Panasonic S1R – Lenses

As the Lumix S1 and S1R have been designed as part of an alliance with Leica and Sigma, the system as a whole gives you a lot more choice at launch than most new systems.

At launch, Panasonic will be making three new native Lumix S lenses available – a 24-105mm, 70-200mm and a 50mm f/1.4. Aperture values for the zoom lenses have yet to be confirmed.

Panasonic S1R

On top of that, there are several Leica SL and TL lenses which can also be used with the new system – that is, if you’re willing to pay the high prices that Leica commands.

Perhaps more of interest is Sigma’s involvement. The optics company has also worked in the partnership and will be making a number of lenses available for the S series in 2019. This makes the system very credible from launch – and it’s also thought that adapters will allow other manufacturer lenses to be used with the system too.
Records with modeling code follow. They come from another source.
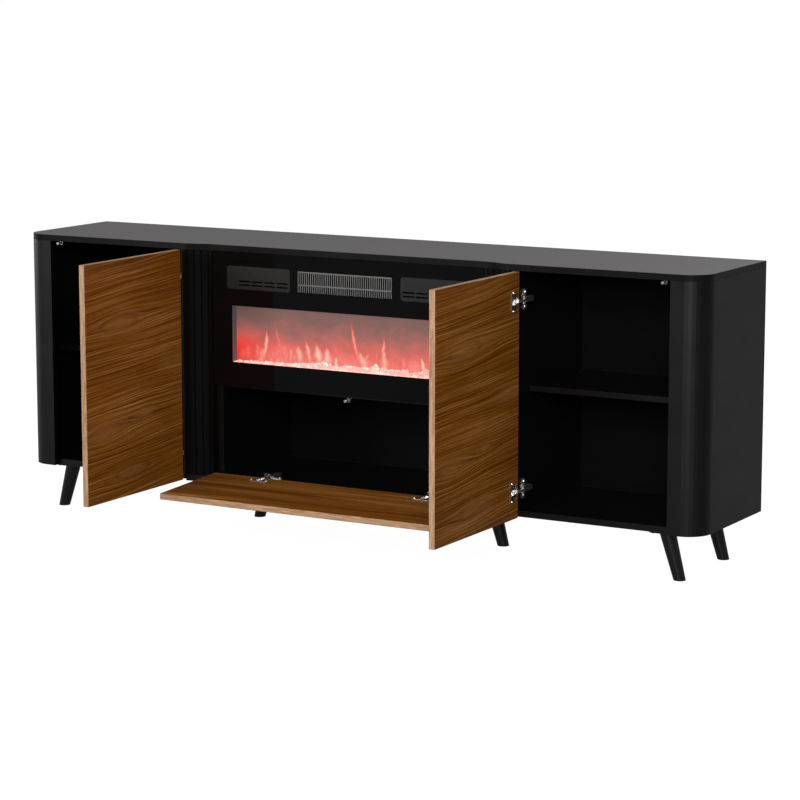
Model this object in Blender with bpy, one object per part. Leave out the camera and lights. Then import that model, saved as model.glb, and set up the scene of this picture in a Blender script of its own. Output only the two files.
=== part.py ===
# Fireplace cabinet: a low black media cabinet with two walnut doors, a walnut
# drop flap and an electric fireplace behind glass. Metres, +Z up, front to -Y.
# The doors and the flap stand open, as in the photograph.

import math

import bmesh
import bpy
from mathutils import Matrix, Vector


# Whole cabinet
CABINET_WIDTH = 2.000
CABINET_DEPTH = 0.380
BODY_HEIGHT = 0.632
LEG_HEIGHT = 0.120
BOARD = 0.016                 # thickness of the carcass boards
CORNER_RADIUS = 0.062         # rounded front corners, seen from above
CORNER_STEPS = 10
SEAT_GAP = 0.0003             # left where two pieces touch
DOOR_GAP = 0.002              # left round a door or the flap

# Middle of the front
FRONT_WIDTH = 0.804           # glass, and the flap below it
FLUTED_SPAN = 0.082           # from the glass to the wall of a side bay
CENTRE_RECESS = 0.018         # the middle lies this far behind the side bays
CURVE_STEPS = 8
GROOVE_COUNT = 4
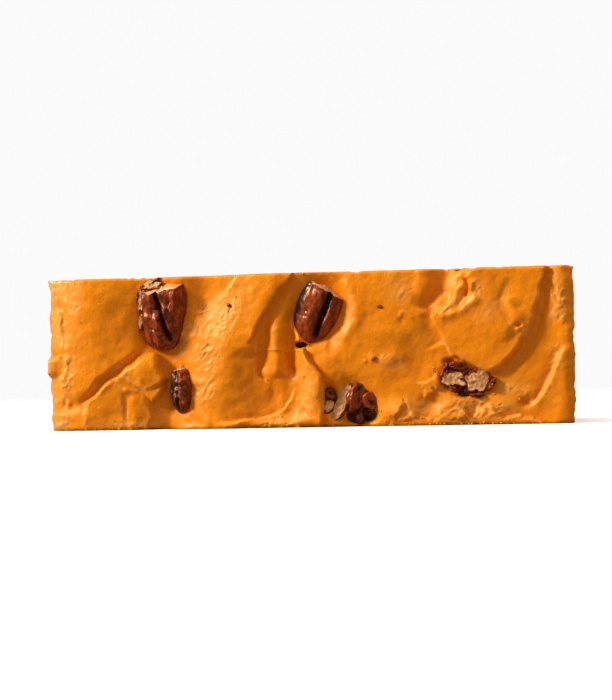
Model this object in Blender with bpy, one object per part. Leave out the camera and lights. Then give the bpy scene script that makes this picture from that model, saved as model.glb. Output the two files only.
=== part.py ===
"""A thick slice of pecan fudge, cut from a long pan and lying on one of its two cut sides.

The poured top of the fudge, with its folds, torn flakes and pecans, faces -Y. The pan's floor
faces +Y, the pan's walls are the ends at -X and +X, and the knife's cuts are the top and bottom.
Lengths are in millimetres, and finish_piece brings each mesh to metres. A place on the
poured top is (x, z): x from the slice's left end, z up from the side that it lies on.
"""

import math
from typing import NamedTuple

import bmesh
import bpy
import numpy as np
from mathutils import Matrix, Vector, noise

MM = 0.001

# The slice.
LENGTH = 130.0
THICKNESS = 38.0
DEPTH = 66.0
COLUMN = 1.5  # width of a square of the poured top's grid
LIP_SLOPE = 2.4  # width of the slope below a torn edge
WALL_DRAFT = 1.4  # how much the pan narrows at each end, from its rim to its floor
FLOOR_RADIUS = 5.0  # round where the pan's end walls meet its floor
FLOOR_STEPS = 4
RIM_DEPTH = 5.0  # the first ring behind the poured top
MIDDLE_DEPTH = 32.0

# The nuts.
SOCKET_GAP = 0.5  # between a nut and the hollow that it sits in, measured along its corners
SOCKET_OPENING = 8.0  # how far the hollow is drawn out to the front
NUT_SEGMENTS = 20
NUT_RINGS = 13
GROOVE_WIDTH = 0.2  # of half the nut's width
GROOVE_DEPTH = 0.5  # of the nut's height
FLAT_SIDE = 0.62  # height of the nut's flat side, as a share of its domed side
LUMP_HEIGHT = 0.16  # of a broken piece's radius
LUMPS_PER_RADIUS = 1.5

SHARP_ANGLE = 50.0  # degrees, from which an edge is shaded sharp

FUDGE_COLOR = (0.78, 0.32, 0.045, 1.0)
PECAN_COLOR = (0.16, 0.035, 0.012, 1.0)


class Mound(NamedTuple):
    """A smooth rise, or a hollow where its height is negative."""

    at: tuple
    radii: tuple
    height: float
    power: float = 2.0


class Fold(NamedTuple):
    """A rounded ridge along a path, or a trough where its height is negative."""

    path: list
    width: float
    height: float
    runs_out: bool = False


class Lip(NamedTuple):
    """A torn edge: high on the left of its path, and low on its right."""

    path: list
    rise: float
    drop: float
    reach: float


class Flake(NamedTuple):
    """A flat scale of fudge that lies over what is under it."""

    outline: list
    level: float
    edge: float


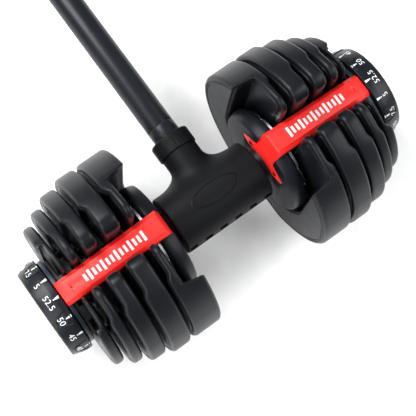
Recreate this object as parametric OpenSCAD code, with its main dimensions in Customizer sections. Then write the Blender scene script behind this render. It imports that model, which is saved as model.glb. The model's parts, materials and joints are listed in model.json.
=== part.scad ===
// Adjustable dumbbell with a clamp-on connecting rod.
// The handle runs along X, the rod along +Y and the plates stand on their flats at Z = 0.
// Both heads are the same build, one turned half round the vertical from the other.

/* [Overall] */
// Length over both dials
overall_length = 400; // [380:1:440]
// Radius of the largest weight plate
head_r = 101; // [92:1:115]
// Share of a plate's radius kept below its centre, where the flat foot is cut
foot_share = 0.891; // [0.86:0.005:0.93]
// Distance from the handle's centre line to the rod's free end
rod_reach = 400; // [300:5:700]

/* [Handle] */
// Radius of the steel bar
bar_r = 10.5; // [9:0.5:11]
// Radius of the hand grip
grip_r = 17; // [15:0.5:18]
// Half of the grip's length
grip_half = 51.9; // [45:0.1:56]
// Radius of the guard at each end of the grip
hub_r = 58; // [54:0.5:62]
// Depth of the guard along the bar
hub_depth = 22.4; // [21:0.1:24]

/* [Weight plates] */
// Thickness of each plate, from the guard outwards
plate_w = [32, 22, 17.5, 12, 11];
// Radius of each plate as a share of the largest one
plate_share = [1, 1, 0.95, 0.871, 0.782];
// Gap between neighbouring plates
plate_gap = 3.8; // [3:0.1:5]
// Gap between the guard's inner rim and the face of the first plate
first_plate_gap = 11; // [10:0.1:13]
// Rounding of a plate's rim
rim_round = 5; // [3:0.5:5.5]
// Clearance beside the selector tube in each plate's slot
slot_clear = 1; // [1:0.1:2.4]
// Size of the corner taken off each of the two horns beside the slot
horn_corner = 6; // [4:0.5:9]
// Depth of the selector pocket in each plate's outward face
outer_pocket = [3.6, 3.4, 3, 2.6, 6.8];
// Depth of the hollow in each plate's inward face, which clears the guard or the disc before it
inner_pocket = [20.6, 4, 3, 2.4, 1.2];
// Thickness of the moulded skin over the iron core
skin = 2.2; // [1.6:0.1:2.6]

/* [Selector] */
// Radius of a selector disc
disc_r = 43; // [38:0.5:44]
// Thickness of a selector disc's web
disc_web = 2.6; // [2:0.1:3]
// Radial thickness of the lifting flange
flange_t = 3.5; // [3:0.1:4.5]
// Running clearance between turning and fixed pieces
run_gap = 0.4; // [0.3:0.05:0.6]
// Wall of the keyed tube that turns the discs
tube_wall = 2.8; // [2.4:0.1:3.2]
// Depth of the two key flats on the tube
key_depth = 1.4; // [1:0.1:1.8]
// Radius of the index disc
index_r = 52.5; // [50:0.5:53]
// Thickness of the index disc
index_t = 2.4; // [2:0.1:3]
// Radius of the lock pin
pin_r = 2.3; // [2:0.1:2.6]
// Travel of the lock pin
pin_travel = 3.6; // [3.5:0.1:4]

/* [Dial] */
// Width of the dial
dial_w = 20.8; // [18:0.1:24]
// Dial radius at its inner edge
dial_r = 50.2; // [47:0.1:53]
// Dial radius at its outer edge
dial_end_r = 45; // [42:0.1:47]
// Thickness of the fixed plate behind the dial
end_plate_w = 4.6; // [4:0.1:6]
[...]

Panasonic S1R – First Impressions

It’s been quite a whirlwind in the full-frame mirrorless market of late – in the space of a few weeks, we’ve gone from having just one major player in the market (Sony) to four (Sony, Nikon, Canon and Panasonic).

Rather than concentrating on making everything super small (a la Sony), Panasonic has made the S1 and S1R stand out by collaborating with other manufacturers in the market to make a much more holistic system, right from launch.

Panasonic S1R

There are other reasons why the S series might have particular appeal to pros. Put the heavier, chunkier S1 and S1R side by side with the Nikon Z7 and the difference in size is very obvious. Both of Panasonic’s cameras also have a secondary memory card slot and the ability to capture 60p video in 4K.

Still, Panasonic’s biggest challenge is likely to be convincing these pros that Lumix is the brand for them. It is already well-liked and respected in the video arena, but in the stills market, the G series is generally regarded as something for amateur enthusiasts.

We’re excited to see full working production models of the S1 and S1R just as soon as they become available before their “early 2019” launch – watch this space.